Monday, September 12, 2005

More on Mathematics

I've gone back to Internet brainstorming with other math heads, trying to find a way to engage the media more successfully in high def, high bandwidth, prime time pedagogy, i.e. how do we live up to the promise of TV as a medium for education? Obviously it needs to be entertaining as well. The two go together, positive synergies are inherent.

Inventors always dreamed it might be used for good, even as they cringed, bracing for worse. Well, we know what worse looks like, but there's still plenty of bandwidth for better. And we've had a lot of excellent television. I've often been awed by the talent, the writing, the whole shebang.[1] Not on every channel nor every program mind you. But sometimes TV just blows me away, the way some books and movies do, or some dreams.

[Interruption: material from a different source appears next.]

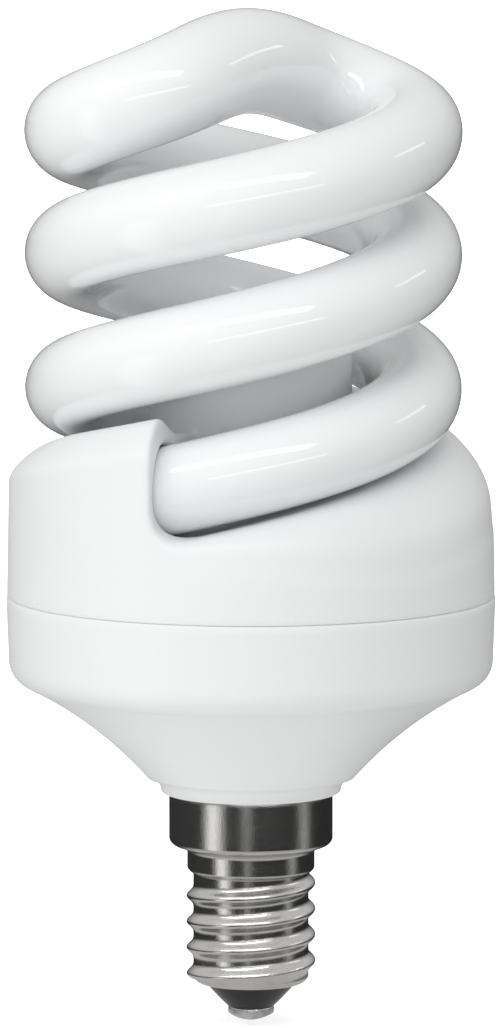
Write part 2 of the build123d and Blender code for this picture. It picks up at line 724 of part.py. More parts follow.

A lot of thinkers have focused on "symbol dances" as a genre to focus on, by which I mean multimedia language games that have, as their content, some of the alpha/numeric, iconic, ideogrammatic, and variously stylized glyphs of our or other cultures. Like, flash the ancient greek letters and say them. Sigma, phi, pi, theta. Ro ro ro your boat. But with Flash as in Macromedia, as in Shockwave, as in Sesame Street with Big Bird -- and Evil Bert (not really evil -- that was a joke from the political sphere, some kids won't remember).

I've played with Flash myself, and come up with primitive examples of what I'm talking about. But I'm no super incredible artist when it comes to some sophisticated art-making technologies. I write pretty well. But I'm no great prodigy when it comes to animation (I like to think I add to the team, but I'm not as good in all positions, obviously).